Here's to what February throws at me!

Sarah x

Saturday, 2 February 2013

Does anyone actually write any more?


So today I decided to handwrite my blog, because...well... handwriting stuff is becoming a bit of a dying art.

I apologise in advance for any spelling mistakes because IRL there is no spell checker (unless you count a dictionary but I'm lazy and that involves getting up, plus I don't notice usually when I spell things wrongly.)

How often do you handwrite things? Do you handwrite the outline of blog posts, or the outline of a story?

For me, I tend to write down ideas but I have so many notebooks lying around that there are snippets and ideas scattered incoherently throughout many different notebooks.

Sometimes I also work on my stories (including fanfiction) in long hand. Usually it happens when I'm on the train going to and from University or when I find my fingers ineffectively hovering over the keyboard, unable to think of what to write, that's when I turn back to pen and paper. Usually, I find a few sit down sessions with a pen and not a keyboard will kick my brain back into gear.

How often do you, if at all, actually write your stories? I find my best productiveness in a mix of the two, but I do know that some of you swear by either the pen or the keyboard exclusively.

I'd also like to take this opportunity to thank everyone who made a comment on my last post.

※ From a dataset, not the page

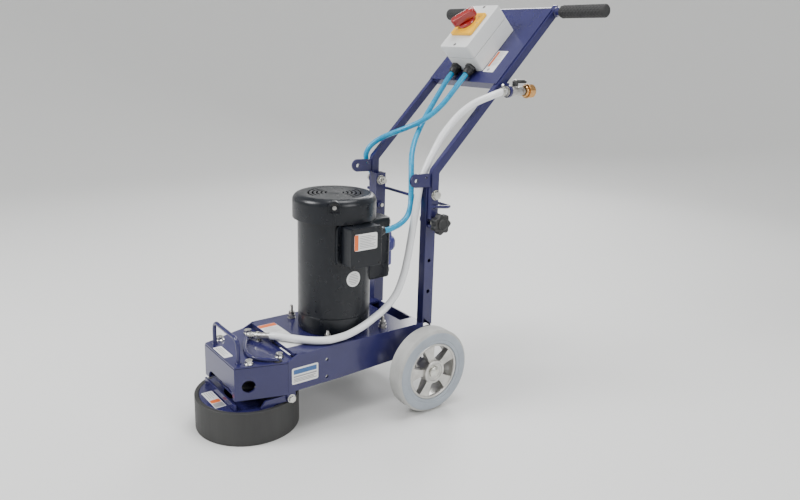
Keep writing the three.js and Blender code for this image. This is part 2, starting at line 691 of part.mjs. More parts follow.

I had such a great response and lots of suggestions and ideas to get me back into writing and blogging. I've got some wonderful new followers and as a result found some more blogs to follow myself. So thank-you to everyone who read and commented on my last post.

(I will type this out also, in case you can't read my writing!)

Sarah x

p.s. I've realised some grammatical errors in the post because I was just writing candidly and not reading back and correcting sentences. I think I got my general point across though!